Seguramente te ha pasado más de una vez tener el nombre de alguien en la punta de la lengua y no poder recordarlo. O dejarte olvidados los formularios que debías llevar rellenos a una entrevista de trabajo. O coger el metro en la dirección opuesta a la que debías. O decir justo eso que querías callar.
Eso que nos ocurre tan a menudo a nadie importaba y a nadie le preocupó buscar la causa hasta que Sigmund Freud descubrió que dichos fenómenos que se producen de manera completamente imprevista no son meramente producto del azar sino que tienen un significado profundo. Se trata de actos psíquicos y significativos que derivan de una intención de la que no somos concientes.
Freud no se contenta con designarlos como actos psíquicos sino que intenta descifrar esa intencionalidad encubierta y de la que generalmente el sujeto no quiere saber nada. Es decir, si en el acto fallido existe una causa inconsciente y se produce muy a pesar de los proyectos concientes del sujeto, es que existe previamente una represión. El acto fallido es el retorno del deseo reprimido y se produce a pesar del deseo conciente del sujeto en cuestión.
«Una de las intenciones debe haber sufrido, pues, cierta represión para poder manifestarse por medio de la perturbación de la otra. Debe estar turbada ella misma antes de llegar a ser perturbadora» (Conferencias de introducción al psicoanálisis, 1916).

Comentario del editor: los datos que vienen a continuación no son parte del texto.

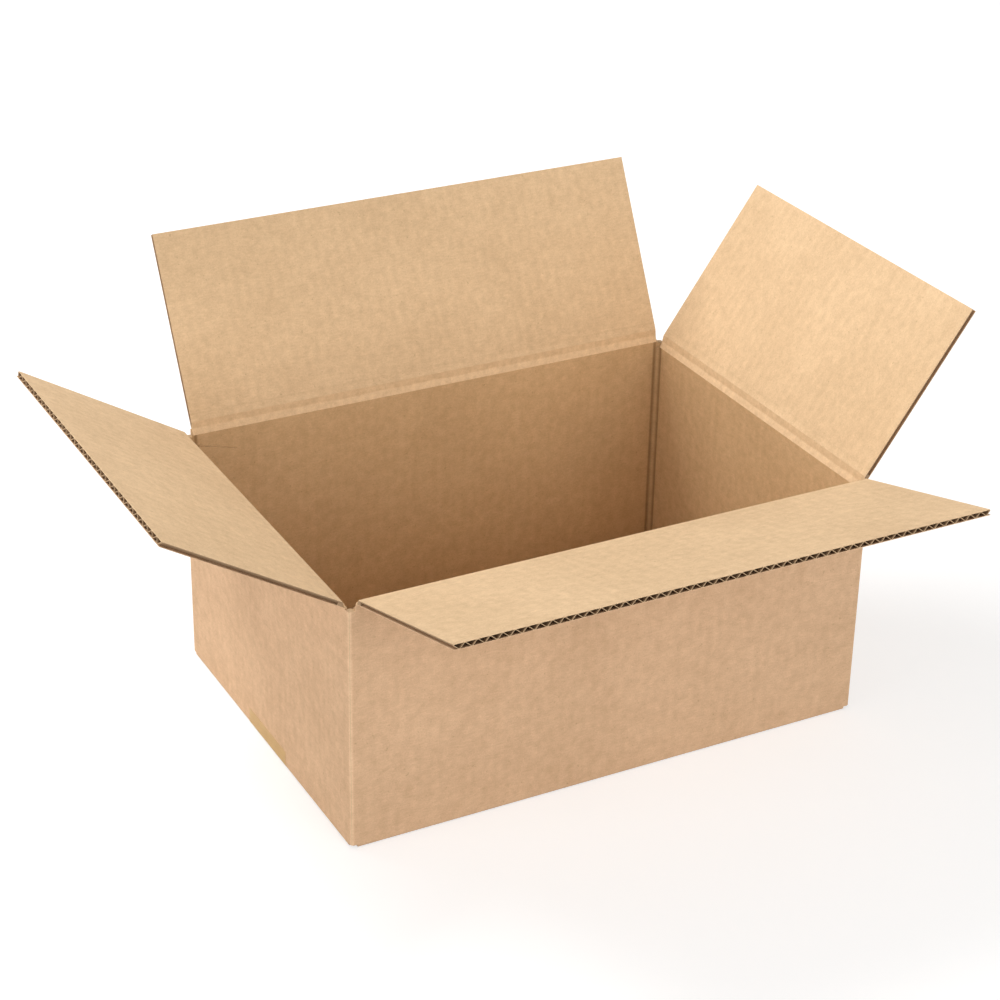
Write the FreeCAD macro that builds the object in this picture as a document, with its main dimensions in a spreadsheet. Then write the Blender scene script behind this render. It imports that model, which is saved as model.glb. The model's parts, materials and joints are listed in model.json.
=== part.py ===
# Open corrugated carton: four walls, folded bottom flaps and four hinged top flaps.
# Frame in millimetres: +Z up, origin on the ground under the middle of the carton.
# The front long wall faces -Y and the left short wall faces -X.
import FreeCAD, Part
import os
import Sketcher

document = FreeCAD.newDocument("OpenCarton")
sheet = document.addObject("Spreadsheet::Sheet", "Sizes")


class Size:
    """A length with its value and the formula that ties it to the sheet."""

    def __init__(self, value, formula):
        self.value = value
        self.formula = formula

    def joined(self, sign, other, value):
        right = other.formula if isinstance(other, Size) else str(other)
        return Size(value, f"({self.formula} {sign} {right})")

    def __add__(self, other):
        return self.joined("+", other, self.value + plain(other))

    def __sub__(self, other):
        return self.joined("-", other, self.value - plain(other))

    def __mul__(self, other):
        return self.joined("*", other, self.value * plain(other))

    def __truediv__(self, other):
        return self.joined("/", other, self.value / plain(other))

    def __neg__(self):
        return self * -1

    def whole(self):
        return Size(round(self.value), f"round({self.formula})")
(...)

Es decir, los actos fallidos pueden ser entendidos como síntomas en la medida en que son la resultante de un conflicto. El acto fallido aparece entonces como una formación de compromiso entre la intención conciente del sujeto y la inconsciente. Ese compromiso se presenta como un accidente o como un olvido o como un fallo. Y solo si escarbamos un poco conseguiremos hallar el sentido inconciente subyacente.